Analysis of Implications for Employers
The current trajectory of the EEOC suggests a period of significant relief for federal contractors and large corporations from systemic oversight, but it also introduces new risks. Employers are now navigating a landscape where:
- DEI Programs are Under Fire: Traditional DEI initiatives that include any form of demographic preference or "target" are now at high risk of being targeted by the EEOC as "overt discrimination" against non-protected groups.
- Merit is the Only Safe Harbor: The agency’s focus on merit means that employers must ensure their hiring and promotion criteria are strictly performance-based and meticulously documented.
- State vs. Federal Conflict: While the federal government may be backing away from disparate impact, state attorneys general may use state-level "mini-Title VII" laws to pursue the very cases the EEOC is now dismissing.
- Operational Changes: With the end of EEO-1 reporting, companies may feel less pressure to track demographic data, but doing so may still be necessary for internal audits and state-level compliance.

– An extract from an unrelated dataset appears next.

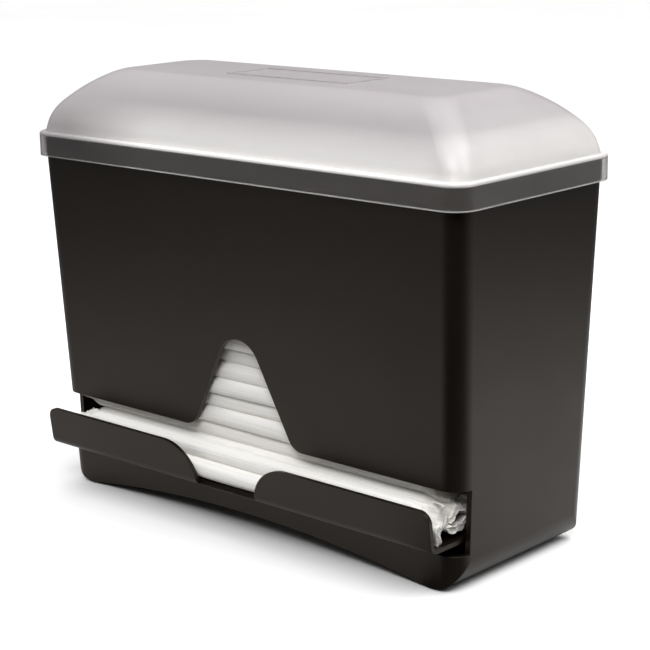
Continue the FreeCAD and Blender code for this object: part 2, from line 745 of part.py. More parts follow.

The EEOC’s transformation reflects a broader national debate over the definition of equality. By moving away from "equity" (equality of outcome) and returning to a strict definition of "equality" (equality of opportunity/treatment), the agency is attempting to reset the clock on decades of employment law. As these policies are tested in the courts over the coming years, the American workplace will likely see a profound shift in how talent is managed, how disputes are settled, and how the concept of "fairness" is defined in the eyes of the law. For now, employers are urged to consult with legal counsel to ensure that while they align with new federal priorities, they do not inadvertently run afoul of remaining state and local protections.